Terez Paylor of the Star charted the Chiefs formations and run/pass tendencies vs the Jets if you want to see some of the details involved.
They clearly have struggled at times blocking for both pass and run plays, which makes it a bit harder to evaluate what those plays intended to accomplish. However, when the blocking was there, you could see an offense that could methodically move the ball through the air and on the ground with playmakers like Charles, Ware, Kelce, Maclin and yes, even Alex Smith himself.
Those core plays appear to me to include the following:
- Screen plays (lots of them) to RBs, Maclin, Kelce
- Zone running plays (inside and outside)
- Power running plays out of a pro set with a fullback
- Quick slants, crossing routes, drags and quick outs to Maclin and other WRs
- Seam routes to Kelce
The Chiefs core offense is built around getting the ball to their best playmakers and allowing them to run in space.
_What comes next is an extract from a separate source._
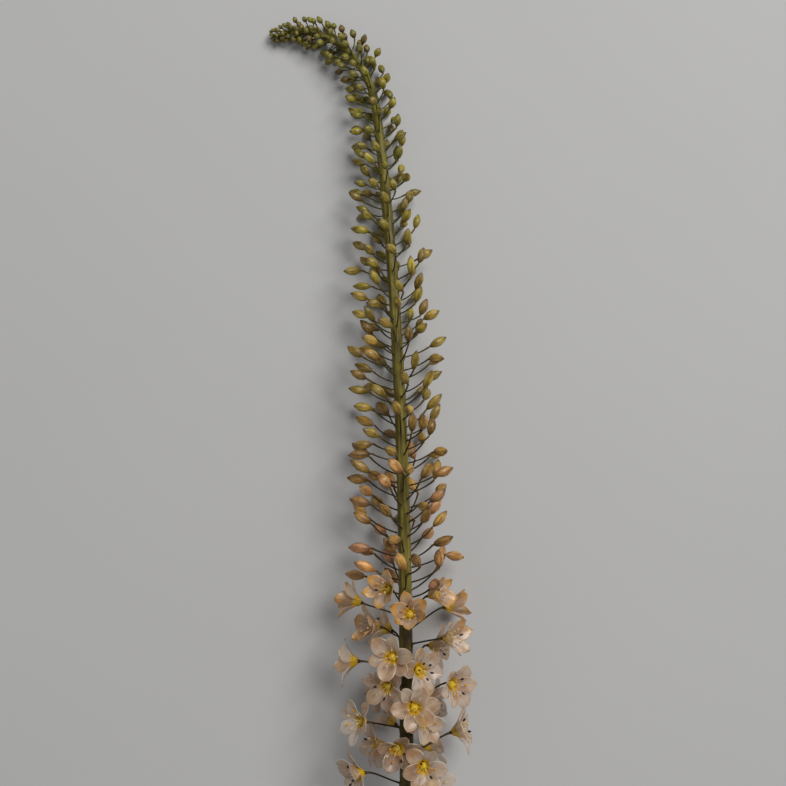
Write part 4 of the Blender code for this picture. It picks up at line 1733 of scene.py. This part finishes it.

They run the ball in a variety of ways, and see the short passing game as an extension of the run. They use misdirection and varying looks to keep the defense guessing, even when sticking to their core plays.
The Chiefs constraint plays may include:
- The play action pass
- The read option
- Planned QB runs and roll out passes
- Misdirection plays including the end-around and the fake end-around
- Draw play out of the shotgun/pistol
Given the above, any deep pass attempt could be also called a constraint play for KC. They rely upon the short game so much that defenses tend to key in on it. This should give the Chiefs offense a great opportunity to counterpunch with a deep pass.
Ultimately, this team needs to establish their identity, and do what they do best ... but they also have to mix it up now and then in order to stay unpredictable.
What do you think the Chiefs core capabilities are on offense that they can hang their hat upon?
What are some of your favorite "constraint" plays that keep defenses honest?